In class Jeremy mentioned his belief that different resizing methods would have an impact on model training time and performance. This is a really interesting question and relevant to me since I’m working on the Fisheries competition and have been using the square images that come from the Keras image data generators. I’m still working on the right approach to answering this question but have a starting point and wanted to open it up for some early feedback. The notebook is available here: https://github.com/ostegm/resizing/blob/master/Resizing.ipynb
As a starting point, I picked out three Methods for reshaping and resizing an image - here’s the original image and examples of each method:
Original Image:
1. “Squashing” - ignore aspect ratio and squash to (224,224)
2. “Center Cropping” - resize the image so the shortest side is 224 but the aspect ratio is unchanged, then center crop the longer side
3. “Black Borders” - Add zeros to make the image square, then resize to (224,224)

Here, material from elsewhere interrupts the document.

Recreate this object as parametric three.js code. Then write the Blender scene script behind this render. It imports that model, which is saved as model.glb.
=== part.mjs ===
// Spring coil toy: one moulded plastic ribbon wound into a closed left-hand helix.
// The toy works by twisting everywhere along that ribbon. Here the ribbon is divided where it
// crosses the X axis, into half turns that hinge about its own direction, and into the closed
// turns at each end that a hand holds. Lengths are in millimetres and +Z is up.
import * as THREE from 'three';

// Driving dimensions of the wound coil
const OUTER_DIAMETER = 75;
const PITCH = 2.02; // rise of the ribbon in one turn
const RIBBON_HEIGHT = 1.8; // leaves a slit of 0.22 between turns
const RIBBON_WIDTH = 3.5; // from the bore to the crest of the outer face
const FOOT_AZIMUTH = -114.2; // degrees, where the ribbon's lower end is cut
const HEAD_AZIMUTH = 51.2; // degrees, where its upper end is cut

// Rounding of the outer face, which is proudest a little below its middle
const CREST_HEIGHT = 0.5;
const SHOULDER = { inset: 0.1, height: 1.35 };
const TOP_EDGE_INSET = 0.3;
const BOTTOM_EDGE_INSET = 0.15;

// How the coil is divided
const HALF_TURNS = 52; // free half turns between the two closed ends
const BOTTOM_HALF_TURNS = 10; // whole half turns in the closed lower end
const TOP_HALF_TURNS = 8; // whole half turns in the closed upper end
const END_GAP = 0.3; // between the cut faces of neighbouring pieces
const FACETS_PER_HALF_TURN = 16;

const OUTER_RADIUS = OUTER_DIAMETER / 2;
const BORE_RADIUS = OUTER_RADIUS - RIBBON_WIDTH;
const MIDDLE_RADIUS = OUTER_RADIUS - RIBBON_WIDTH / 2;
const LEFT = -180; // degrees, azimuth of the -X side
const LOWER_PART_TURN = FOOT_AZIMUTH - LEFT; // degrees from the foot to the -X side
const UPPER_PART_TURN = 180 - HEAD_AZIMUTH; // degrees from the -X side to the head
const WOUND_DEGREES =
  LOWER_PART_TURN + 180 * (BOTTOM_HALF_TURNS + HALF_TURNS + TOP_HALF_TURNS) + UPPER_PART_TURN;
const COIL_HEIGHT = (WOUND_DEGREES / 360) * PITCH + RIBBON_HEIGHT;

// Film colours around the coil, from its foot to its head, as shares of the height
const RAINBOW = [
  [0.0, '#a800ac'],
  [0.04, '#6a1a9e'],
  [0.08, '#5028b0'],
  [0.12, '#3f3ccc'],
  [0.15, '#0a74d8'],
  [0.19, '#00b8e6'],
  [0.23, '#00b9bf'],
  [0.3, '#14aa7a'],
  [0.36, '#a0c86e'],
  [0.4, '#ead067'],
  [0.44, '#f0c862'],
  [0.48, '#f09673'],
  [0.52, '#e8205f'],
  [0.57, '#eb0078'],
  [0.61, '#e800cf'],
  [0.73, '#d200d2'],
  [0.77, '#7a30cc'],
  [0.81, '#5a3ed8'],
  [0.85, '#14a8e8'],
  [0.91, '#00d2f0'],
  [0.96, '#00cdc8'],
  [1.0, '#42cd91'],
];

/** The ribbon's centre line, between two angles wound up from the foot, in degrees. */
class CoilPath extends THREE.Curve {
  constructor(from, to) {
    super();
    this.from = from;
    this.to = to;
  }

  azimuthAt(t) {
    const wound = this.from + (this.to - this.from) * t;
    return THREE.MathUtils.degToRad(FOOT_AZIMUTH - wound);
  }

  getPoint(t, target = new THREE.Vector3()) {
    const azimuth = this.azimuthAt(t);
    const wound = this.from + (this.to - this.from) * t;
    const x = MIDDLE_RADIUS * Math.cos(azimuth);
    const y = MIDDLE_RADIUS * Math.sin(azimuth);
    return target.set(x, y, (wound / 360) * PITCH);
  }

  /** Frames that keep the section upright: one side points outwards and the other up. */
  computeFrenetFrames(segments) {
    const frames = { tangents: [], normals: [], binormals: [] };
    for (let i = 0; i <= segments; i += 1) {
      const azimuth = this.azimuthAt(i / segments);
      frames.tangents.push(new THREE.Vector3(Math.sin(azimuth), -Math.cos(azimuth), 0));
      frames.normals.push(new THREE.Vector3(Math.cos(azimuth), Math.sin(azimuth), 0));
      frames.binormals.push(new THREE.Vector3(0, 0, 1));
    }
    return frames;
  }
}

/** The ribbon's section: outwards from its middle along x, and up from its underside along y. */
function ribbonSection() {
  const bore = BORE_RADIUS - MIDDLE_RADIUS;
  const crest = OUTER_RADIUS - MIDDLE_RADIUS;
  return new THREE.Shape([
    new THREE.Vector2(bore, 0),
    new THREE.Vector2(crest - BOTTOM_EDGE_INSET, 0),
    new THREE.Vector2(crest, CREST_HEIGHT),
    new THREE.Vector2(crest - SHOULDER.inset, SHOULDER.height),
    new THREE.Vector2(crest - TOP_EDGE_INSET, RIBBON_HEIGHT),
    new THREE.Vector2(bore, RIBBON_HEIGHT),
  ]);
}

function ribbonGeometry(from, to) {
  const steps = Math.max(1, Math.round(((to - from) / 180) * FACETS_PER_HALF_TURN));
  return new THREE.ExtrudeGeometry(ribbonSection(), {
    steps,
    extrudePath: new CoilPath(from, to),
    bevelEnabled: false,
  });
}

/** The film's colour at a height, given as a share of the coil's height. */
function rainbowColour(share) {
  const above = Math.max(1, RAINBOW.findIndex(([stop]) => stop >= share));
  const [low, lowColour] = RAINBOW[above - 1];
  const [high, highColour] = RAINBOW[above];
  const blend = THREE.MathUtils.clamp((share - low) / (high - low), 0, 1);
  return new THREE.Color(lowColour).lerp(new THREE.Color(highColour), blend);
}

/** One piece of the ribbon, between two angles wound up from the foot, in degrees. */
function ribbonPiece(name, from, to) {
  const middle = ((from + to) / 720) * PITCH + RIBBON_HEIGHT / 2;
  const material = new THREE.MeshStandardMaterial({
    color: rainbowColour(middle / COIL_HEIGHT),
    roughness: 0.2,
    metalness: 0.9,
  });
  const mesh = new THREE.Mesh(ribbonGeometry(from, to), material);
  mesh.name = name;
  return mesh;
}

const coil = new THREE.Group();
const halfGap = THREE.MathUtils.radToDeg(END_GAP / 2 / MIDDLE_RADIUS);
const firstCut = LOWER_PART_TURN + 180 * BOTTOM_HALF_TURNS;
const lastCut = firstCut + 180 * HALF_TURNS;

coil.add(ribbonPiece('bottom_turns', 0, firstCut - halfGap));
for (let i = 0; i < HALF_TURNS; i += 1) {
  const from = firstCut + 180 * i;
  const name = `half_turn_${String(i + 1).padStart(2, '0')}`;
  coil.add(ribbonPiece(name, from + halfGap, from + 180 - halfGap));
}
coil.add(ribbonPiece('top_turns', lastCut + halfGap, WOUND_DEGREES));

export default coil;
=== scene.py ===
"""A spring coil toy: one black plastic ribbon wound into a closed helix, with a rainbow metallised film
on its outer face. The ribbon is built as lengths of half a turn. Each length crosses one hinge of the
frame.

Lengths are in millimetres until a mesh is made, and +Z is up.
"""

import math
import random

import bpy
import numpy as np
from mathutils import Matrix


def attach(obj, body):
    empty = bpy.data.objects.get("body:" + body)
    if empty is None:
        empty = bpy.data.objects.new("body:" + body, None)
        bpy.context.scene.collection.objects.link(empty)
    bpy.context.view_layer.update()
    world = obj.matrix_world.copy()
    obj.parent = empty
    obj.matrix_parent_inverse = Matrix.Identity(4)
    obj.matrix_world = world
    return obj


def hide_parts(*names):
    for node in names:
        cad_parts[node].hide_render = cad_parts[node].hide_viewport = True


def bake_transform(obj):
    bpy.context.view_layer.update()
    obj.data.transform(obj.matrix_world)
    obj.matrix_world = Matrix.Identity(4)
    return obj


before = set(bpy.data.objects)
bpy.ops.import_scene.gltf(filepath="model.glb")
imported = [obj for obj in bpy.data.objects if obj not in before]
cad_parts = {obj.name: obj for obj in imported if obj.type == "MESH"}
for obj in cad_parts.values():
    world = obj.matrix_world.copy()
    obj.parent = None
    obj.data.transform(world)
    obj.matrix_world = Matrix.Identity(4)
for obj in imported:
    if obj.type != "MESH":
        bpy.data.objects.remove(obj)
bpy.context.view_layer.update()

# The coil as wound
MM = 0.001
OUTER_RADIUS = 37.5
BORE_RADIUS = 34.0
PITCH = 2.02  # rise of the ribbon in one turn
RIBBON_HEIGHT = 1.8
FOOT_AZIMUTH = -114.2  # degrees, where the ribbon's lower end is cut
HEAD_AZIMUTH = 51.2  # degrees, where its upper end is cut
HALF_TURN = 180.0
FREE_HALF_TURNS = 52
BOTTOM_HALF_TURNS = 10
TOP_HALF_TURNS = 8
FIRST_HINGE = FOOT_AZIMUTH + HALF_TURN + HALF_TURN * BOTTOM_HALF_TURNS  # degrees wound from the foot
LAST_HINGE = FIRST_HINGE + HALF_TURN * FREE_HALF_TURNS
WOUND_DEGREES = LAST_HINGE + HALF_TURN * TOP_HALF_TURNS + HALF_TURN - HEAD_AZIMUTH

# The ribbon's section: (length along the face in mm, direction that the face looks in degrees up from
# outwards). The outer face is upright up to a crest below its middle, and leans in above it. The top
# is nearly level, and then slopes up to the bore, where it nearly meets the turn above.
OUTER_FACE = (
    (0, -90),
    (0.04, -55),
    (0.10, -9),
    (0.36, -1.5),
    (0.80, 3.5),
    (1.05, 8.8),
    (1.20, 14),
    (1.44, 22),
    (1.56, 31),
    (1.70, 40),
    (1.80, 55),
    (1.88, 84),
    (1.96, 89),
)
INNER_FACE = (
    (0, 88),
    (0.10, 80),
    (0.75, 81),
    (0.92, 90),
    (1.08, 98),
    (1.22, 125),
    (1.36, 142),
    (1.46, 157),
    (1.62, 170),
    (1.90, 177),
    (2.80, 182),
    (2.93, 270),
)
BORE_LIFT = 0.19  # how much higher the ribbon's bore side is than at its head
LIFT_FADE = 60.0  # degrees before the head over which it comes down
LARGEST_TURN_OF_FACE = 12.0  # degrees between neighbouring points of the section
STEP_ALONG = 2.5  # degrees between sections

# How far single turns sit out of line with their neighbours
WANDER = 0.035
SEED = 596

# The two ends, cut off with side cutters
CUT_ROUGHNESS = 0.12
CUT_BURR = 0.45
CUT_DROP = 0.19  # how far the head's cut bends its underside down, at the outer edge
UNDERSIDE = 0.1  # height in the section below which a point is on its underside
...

From here, I took the dogs vs cats data set from part 1 (via kaggle) and generated resized images using each of these methods. Initially, I wanted to train VGG from scratch using each of them, but I decided to start with fine tuning since I knew this would be faster to see some results. Initially, I fine-tuned the fully connected layers of VGG for 30 epochs and compared the validation accuracy of the 3 methods:
It looks like we do see some differences between the 3 cropping methods, but I wondered how much of that was more the result of the model initialization and “luck” (getting an easy to learn batch first). So I basically redid the step above many times and then looked to see if there was a pattern:
From my perspective, this looks like noise - meaning none of the methods is significantly better for fine-tuning than any other. However theres a lot to dig into here… some questions that come to mind:
- Whats the best way to compare these methods on a level playing field? In reality, someone would be babysitting the learning process (tuning the learning rate, modifying the dropout etc.) - which might lead to better models in the end, but since I’m not doing that here, I might falsely conclude that one cropping method is “worse”

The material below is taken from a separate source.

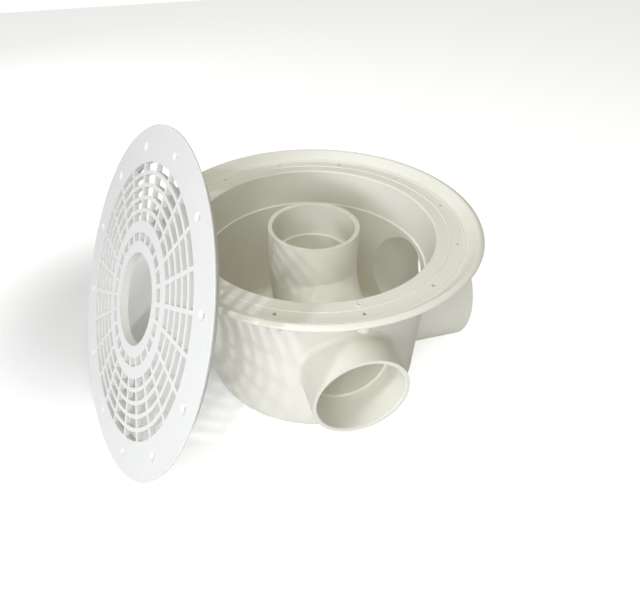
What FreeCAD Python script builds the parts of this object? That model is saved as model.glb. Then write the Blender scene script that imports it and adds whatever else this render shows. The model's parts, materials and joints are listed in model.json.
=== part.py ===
import FreeCAD, Part
import math
import os
import re
import Sketcher

# Tank bottom drain: a round pot with a dished flange, a 110 mm socket in the middle that turns out
# through the front, a 160 mm socket at the side, and the slotted grating leaning on the flange.
# Millimetres. Z is up along the pot's axis, zero is the plane that the pot stands on.
# The front socket points to -Y and the side socket to +X.

doc = FreeCAD.newDocument("tank_bottom_drain")
sheet = doc.addObject("Spreadsheet::Sheet", "Dimensions")

dimensions = [
    # Pot
    ("pot_base_radius", 156.0),
    ("pot_top_radius", 160.0),
    ("pot_base_thickness", 6.0),
    ("pot_base_round", 12.0),
    ("pot_floor_round", 10.0),
    ("chamber_base_radius", 150.0),
    ("chamber_top_radius", 152.0),
    ("ledge_radius", 154.5),
    ("ledge_height", 172.0),
    ("throat_radius", 159.2),
    ("throat_round", 1.8),
    # Flange: the flat ring with the screw holes, two sealing beads, the dish and its lip. Each
    # step is measured outwards from the feature before it, and each rise upwards from the ring.
    ("ring_height", 226.0),
    ("flange_thickness", 5.0),
    ("screw_circle_radius", 185.0),
    ("inner_bead_step", 8.5),
    ("outer_bead_step", 8.7),
    ("bead_width", 2.4),
    ("bead_height", 0.8),
    ("dish_foot_step", 3.3),
    ("dish_bend_step", 2.6),
    ("dish_bend_rise", 1.6),
    ("dish_slope_step", 8.0),
    ("dish_top_rise", 12.2),
    ("lip_crest_step", 1.8),
    ("lip_crest_rise", 13.2),
    ("lip_outer_step", 6.1),
    ("lip_outer_rise", 9.6),
    ("lip_under_step", 1.7),
    ("lip_under_drop", 2.8),
    ("screw_hole_radius", 2.25),
    ("boss_radius", 8.0),
    ("boss_drop", 21.0),
    # Front outlet, for 110 mm pipe
    ("pipe_socket_radius", 55.1),
    ("front_axis_height", 108.8),
    ("front_outer_radius", 60.4),
    ("front_mouth_reach", 201.4),
    ("front_stop_reach", 151.0),
    ("front_collar_reach", 135.0),
    ("spigot_radius", 57.0),
    ("mouth_bevel", 0.9),
    # Side outlet, for 160 mm pipe
    ("side_socket_radius", 80.1),
    ("side_axis_height", 88.3),
    ("side_outer_radius", 84.0),
    ("side_mouth_reach", 214.4),
    ("side_stop_reach", 164.0),
    ("side_port_radius", 77.6),
    # Bend in the middle
    ("tube_outer_radius", 61.2),
    ("tube_top_height", 225.0),
    ("tube_stop_height", 176.4),
    ("bend_bore_radius", 51.0),
    ("bend_radius", 62.0),
    # Grating, measured from its face and its centre
    ("grating_radius", 208.9),
    ("grating_edge", 1.6),
    ("grating_edge_round", 0.4),
    ("grating_taper", 12.9),
    ("grating_depth", 11.4),
    ("skirt_width", 4.5),
    ("rib_step", 2.5),
    ("rib_width", 4.5),
    ("bar_depth", 6.0),
    ("hub_outer_radius", 70.5),
    ("hub_depth", 10.6),
    ("hub_bore_radius", 56.5),
    ("slot_outer_radius", 165.5),
    ("slot_pitch", 15.0),
    ("slot_length", 10.0),
    ("short_slot_outer_radius", 81.0),
    ("short_slot_length", 10.5),
    ("bar_width", 5.0),
    ("head_recess_radius", 6.2),
    ("head_recess_depth", 2.6),
    ("grating_hole_radius", 2.75),
    # Where the grating leans: centre of its face, the way it faces and how far it leans back
    ("lean_x", -241.1),
    ("lean_y", -51.44),
    ("lean_z", 191.86),
    ("lean_azimuth", -167.45),
    ("lean_angle", 23.75),
]
for row, (alias, value) in enumerate(dimensions, start=1):
    sheet.set("A%d" % row, alias)
    sheet.set("B%d" % row, str(value))
    sheet.setAlias("B%d" % row, alias)
doc.recompute()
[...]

- How do these results differ with a different dataset with a harder task (like fisheries or even imagenet)?
- What would happen if we started from random weights. Would one model converge faster?

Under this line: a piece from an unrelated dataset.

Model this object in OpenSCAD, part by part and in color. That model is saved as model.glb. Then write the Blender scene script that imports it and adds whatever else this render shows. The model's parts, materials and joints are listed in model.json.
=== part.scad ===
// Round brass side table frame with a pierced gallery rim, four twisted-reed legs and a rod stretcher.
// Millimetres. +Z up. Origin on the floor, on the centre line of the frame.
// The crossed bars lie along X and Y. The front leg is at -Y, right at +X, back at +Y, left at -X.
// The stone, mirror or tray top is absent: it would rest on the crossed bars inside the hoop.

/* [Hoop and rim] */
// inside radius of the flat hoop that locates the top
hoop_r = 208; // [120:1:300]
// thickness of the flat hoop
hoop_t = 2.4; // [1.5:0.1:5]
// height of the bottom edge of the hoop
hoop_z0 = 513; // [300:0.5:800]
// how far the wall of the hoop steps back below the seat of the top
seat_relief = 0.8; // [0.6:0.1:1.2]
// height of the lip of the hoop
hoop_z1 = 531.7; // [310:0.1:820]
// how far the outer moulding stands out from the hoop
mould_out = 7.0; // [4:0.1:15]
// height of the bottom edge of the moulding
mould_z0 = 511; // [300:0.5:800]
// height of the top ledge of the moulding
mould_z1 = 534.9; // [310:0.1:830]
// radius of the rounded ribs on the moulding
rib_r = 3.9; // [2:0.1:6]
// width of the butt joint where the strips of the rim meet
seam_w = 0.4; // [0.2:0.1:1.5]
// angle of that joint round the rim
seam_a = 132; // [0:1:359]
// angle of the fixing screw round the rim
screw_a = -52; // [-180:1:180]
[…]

- If starting from random weights, should it be VGG (or resnet/inception), or just any functioning convolutional neural network? How does that change things?
I think my next step here is going to be trying to train a model from random weights, but I need to think of clever ways to make the training process faster as well as find a way to compare these on a level playing field I’d love any questions, comments or suggestions on those topics, or any other ideas!